Later, with Ellie’s eyes closed, Jack places an arrowhead in her hand—his unexpected gift. Ellie is delighted, and the two finally say what’s been building between them: Jack is falling in love, and Ellie admits she is too, even though it scares her.

They swim in a hidden lagoon and leave the island changed.

As the summer continues, more pieces of Jack’s past surface. He brings Ellie to his brother Lewis’s grave and confesses the guilt he’s carried since childhood, blaming himself for Lewis’s drowning.

Ellie comforts him with tenderness and faith, leaving wildflowers on the grave and giving Jack a sense that he isn’t alone in his grief. Jack later shows her a secret pond where he feeds a mother duck and her ducklings, explaining he learned that bread can harm them and that he feels responsible for the little family.

The pond, like the island, becomes part of their private world.

Clara welcomes Jack, and the three share evenings on the porch with cobbler, music, and laughter. Ellie teaches Jack to dance.

Jack speaks of his dreams: he wants to write, and he wants enough money so Helen can rest and he can choose his own life. Ellie believes in him more than he believes in himself.

They make plans for a fair and fireworks in Knoxville, and for a moment it feels like nothing can touch them.

But jealousy and social lines creep in. Sara Coffee, Ellie’s tutor and Jack’s longtime friend, shows signs of wanting more than friendship.

Ellie hears a rumor Jack once kissed Sara; Jack insists it meant nothing and that Sara initiated it. Jack brings Ellie to supper with Helen, and Helen’s easy approval makes Jack feel both hopeful and afraid.

Ellie’s future is mapped out in years of school and a professional career; Jack’s path is less certain.

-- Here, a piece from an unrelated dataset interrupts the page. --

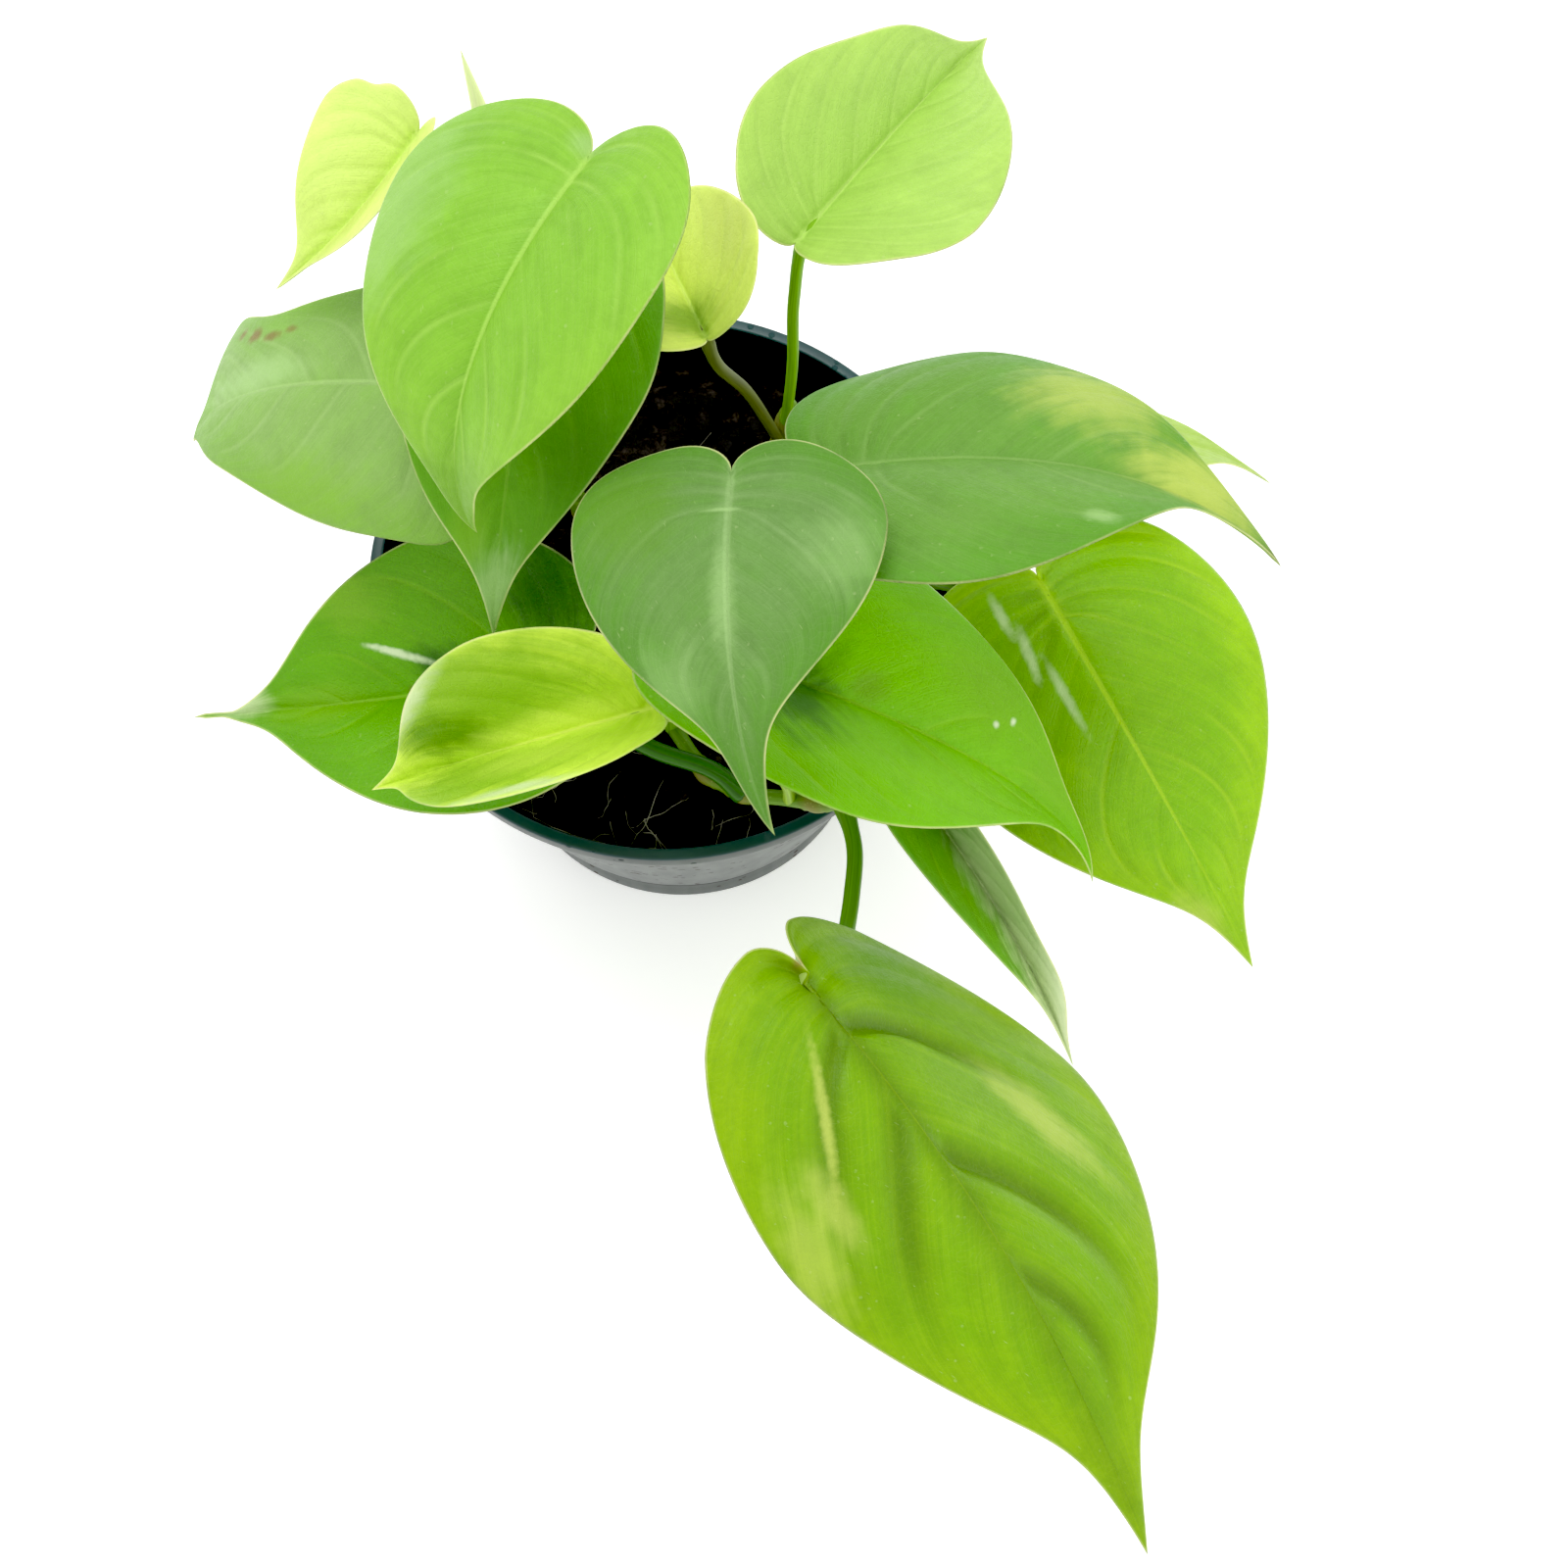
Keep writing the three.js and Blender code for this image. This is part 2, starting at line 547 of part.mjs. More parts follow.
// The rolled leaf as a slim tapering spike.
function rolledLeafSolid({ path, radius, tipRadius }, vineSpace) {
  const curve = new THREE.CatmullRomCurve3(path.map(vector), false, "centripetal");
  const length = curve.getLength();
  const profile = [[0, 0], [radius, 0], [radius, 0.3 * length], [0.85 * radius, 0.75 * length]];
  profile.push([tipRadius, length], [0, length]);
  const geometry = lathe(subdivide(profile, length / 10), 8);
  const position = geometry.attributes.position;
  const frames = curve.computeFrenetFrames(ribTable);
  for (let i = 0; i < position.count; i += 1) {
    const along = THREE.MathUtils.clamp(position.getZ(i) / length, 0, 1);
    const frame = Math.round(along * ribTable);
    const place = curve.getPointAt(along);
    place.addScaledVector(frames.normals[frame], position.getX(i));
    place.addScaledVector(frames.binormals[frame], position.getY(i));
    position.setXYZ(i, place.x, place.y, place.z);
  }
  return largestBody(vineSpace.reduce((body, vine) => body.subtract(vine), solidOf(geometry)));
}

// Adds points to a profile so that no piece of it is longer than the given length.
function subdivide(profile, length) {
  const points = [profile[0]];
  for (let i = 1; i < profile.length; i += 1) {
    const [r0, h0] = profile[i - 1];
    const [r1, h1] = profile[i];
    const parts = Math.max(1, Math.ceil(Math.abs(h1 - h0) / length));
    for (let k = 1; k <= parts; k += 1) {
      points.push([r0 + ((r1 - r0) * k) / parts, h0 + ((h1 - h0) * k) / parts]);
    }
  }
  return points;
}

const plant = new THREE.Group();
const vineSpace = Object.values(vines).map((vine) => vineSolid(vine, gap));
plant.add(meshOf("pot", potSolid(), "pot"));
plant.add(meshOf("soil", soilSolid(vineSpace), "soil"));
for (const [name, vine] of Object.entries(vines)) {
  plant.add(meshOf(name, vineSolid(vine, 0), "vine"));
}
for (const [name, leaf] of Object.entries(leaves)) {
  plant.add(meshOf(name, leafSolid(leaf, vineSpace), leaf.material));
}
plant.add(meshOf("rolled_leaf", rolledLeafSolid(rolledLeaf, vineSpace), "young"));

export default plant;
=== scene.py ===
"""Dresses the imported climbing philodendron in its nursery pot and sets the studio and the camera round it.

The tables below are in millimetres, as in the part's source, and MM turns them into Blender's metres. Every
new piece is a surface worked out with numpy in the row frame, so its object stays at the origin.
"""
import math

import bpy
import numpy as np
from mathutils import Matrix, Vector


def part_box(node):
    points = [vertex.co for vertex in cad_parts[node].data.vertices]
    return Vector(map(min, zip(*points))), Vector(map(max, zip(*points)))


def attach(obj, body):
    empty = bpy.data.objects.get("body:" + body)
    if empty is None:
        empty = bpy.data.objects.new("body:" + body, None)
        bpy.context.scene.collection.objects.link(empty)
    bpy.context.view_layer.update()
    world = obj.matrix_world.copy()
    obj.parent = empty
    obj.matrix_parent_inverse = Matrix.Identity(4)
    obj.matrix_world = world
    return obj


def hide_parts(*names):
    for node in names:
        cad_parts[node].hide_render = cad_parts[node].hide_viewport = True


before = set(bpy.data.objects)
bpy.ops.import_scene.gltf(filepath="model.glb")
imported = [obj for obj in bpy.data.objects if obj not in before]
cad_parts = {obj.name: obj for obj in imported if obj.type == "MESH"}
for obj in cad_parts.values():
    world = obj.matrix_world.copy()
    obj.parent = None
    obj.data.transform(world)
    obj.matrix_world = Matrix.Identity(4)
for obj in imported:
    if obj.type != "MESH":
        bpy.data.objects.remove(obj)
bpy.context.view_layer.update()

bl_info = {
    "name": "Potted Climbing Philodendron",
    "version": (1, 0, 0),
    "blender": (4, 5, 0),
    "location": "View3D > Sidebar > Philodendron",
    "description": "Dresses the packed philodendron with fine leaves, stems, peat and a moulded pot",
    "category": "Add Mesh",
}

MM = 0.001
BODY = "root"


def srgb(red, green, blue):
    """The linear colour of a screen colour given as three numbers from 0 to 255."""
    screen = np.array([red, green, blue]) / 255
    linear = np.where(screen <= 0.04045, screen / 12.92, ((screen + 0.055) / 1.055) ** 2.4)
    return tuple(float(value) for value in linear)


def scaled(colour, share):
    """The colour times a number, or times one number for each of its parts."""
    return tuple(float(value) for value in np.array(colour) * share)


# Leaf blades: row numbers and rib places as in the part's source, with finer rows and strips.
SINUS_END = 2
LOBE_END = 6
LAST_ROW = 14
SINUS_RIB = 0.03
LOBE_RIB = 0.12
TAIL_BLEND = 0.05
WAVE_COUNT = 3
RIB_TABLE = 400
SINUS_STEPS = 12
LOBE_STEPS = 34
BODY_STEPS = 84
STRIPS = 32
STRIP_CROWDING = 0.06
HOOK_POWER = 8
SLIMMEST = 0.02
TINY = 1e-6

# Lateral veins: they leave the midrib every VEIN_PITCH rows and run forward by VEIN_ADVANCE rows to the margin.
# VEIN_OFFSET shifts them along it, by a share of the pitch that is negative on the left.
VEIN_START = 2.2
VEIN_PITCH = 1.6
VEIN_ADVANCE = 3.6
VEIN_LAST = 7
VEIN_OFFSET = 0.18
SPACING_LIMITS = (0.5, 40)

# Relief of the blades in millimetres: widths of the bell curves, how soon the blade gains its thickness from the
# margin inwards, and how high the ridges below are for grooves of 1 above.
VEIN_WIDTH = 0.9
RIB_WIDTH = 1.0
TROUGH_WIDTH = 4.5
TROUGH_SHADE_WIDTH = 3.2
FURROW_REACH = 20
THIN_MARGIN = 0.4
VEIN_RIDGE = 0.7
RIB_RIDGE = 1.3

# Stalks, in millimetres, but STALK_RUN, which is the stretch of the midrib that the stalk runs on under.
STALK_RUN = (0.05, 0.16)
STALK_CLEARANCE = 0.3
STALK_SIDES = 18
STALK_STEP = 0.8
SHEATH, SHEATH_LENGTH = 0.45, 3.5
SWELLING, SWELLING_PLACE, SWELLING_LENGTH = 0.16, 1.5, 2.5
FAR_FROM_MARGIN = 9.0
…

Still, Jack promises Ellie that when the time is right, he’ll ask her to marry him.

Ellie promises they’ll find their way back to each other.

At the Knoxville fair, a young man harasses Ellie, and when he won’t stop, Jack fights him. Police whistles send them running, but Ellie stands by Jack afterward.

The night is exciting, but it also signals how easily trouble can find them.

As Ellie’s departure approaches, they try to avoid the topic, then finally face it. Ellie suggests Jack come closer to her school; Jack hesitates because of Helen and George.

Jack suggests she transfer; Ellie says it’s not simple. They decide to focus on their remaining time.

They go stargazing near Rock Island, Ellie naming constellations and sharing the language of the sky. Wanting one last perfect night, they return to Parrott Island, and their closeness becomes physical in a way that makes Jack feel the future has to be decided.

Jack buys a diamond ring with nearly all his savings, letting go of his house-on-the-hill fund. He plans a surprise proposal and asks Ellie to meet him at the dock dressed nicely.

Helen is moved but warns him that love sometimes demands sacrifice from one or both people.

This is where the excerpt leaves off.